To my way of thinking nearly all ATF agents should be arrested for violation of 18 USC 242. But I don't expect that to happen for at least another, like, million years or so. But there is one less ATF agent in the field today which has to be a good thing:
A U.S. federal agent has been charged with second-degree murder in the alleged 2008 shooting of his neighbor in the U.S. Virgin Islands.
Justice officials say they arrested Agent William Clark with the Bureau of Alcohol, Tobacco, Firearms and Explosives. He also was charged with involuntary manslaughter and using a dangerous weapon during a violent crime."
The above is from View From NW Idaho, and since it seems to cause ATF types to meditate upon it rather than doing something more deleterious with their time, I tend to favor duplication.

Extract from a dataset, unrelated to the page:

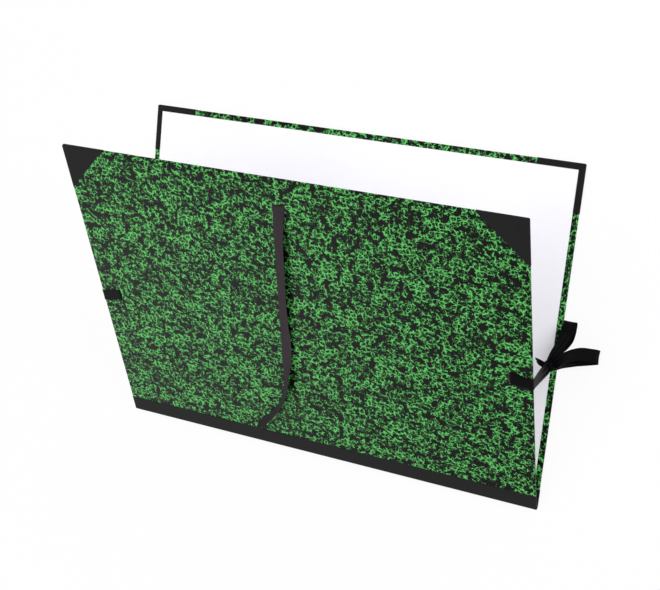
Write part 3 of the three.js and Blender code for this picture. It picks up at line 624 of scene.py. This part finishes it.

I would suggest that most law enforcement agencies could be divided into two broad categories - true officers of the peace, striving to reduce the amount of strife and misery in the world by utilizing various and sundry laws and mechanisms to separate the predators out of the herd who generally have my respect and support. And the ninnies with badges and guns (that should be deprived of the first and retrained in the second) who focus on offenses of possession, and largely have my contempt.
The ATF, not surprisingly, strikes me as the dregs of enforcement agencies - that outside of their arson and explosive expertise, have little if anything of worth to offer the world, and should likely be reduced to solely those functions.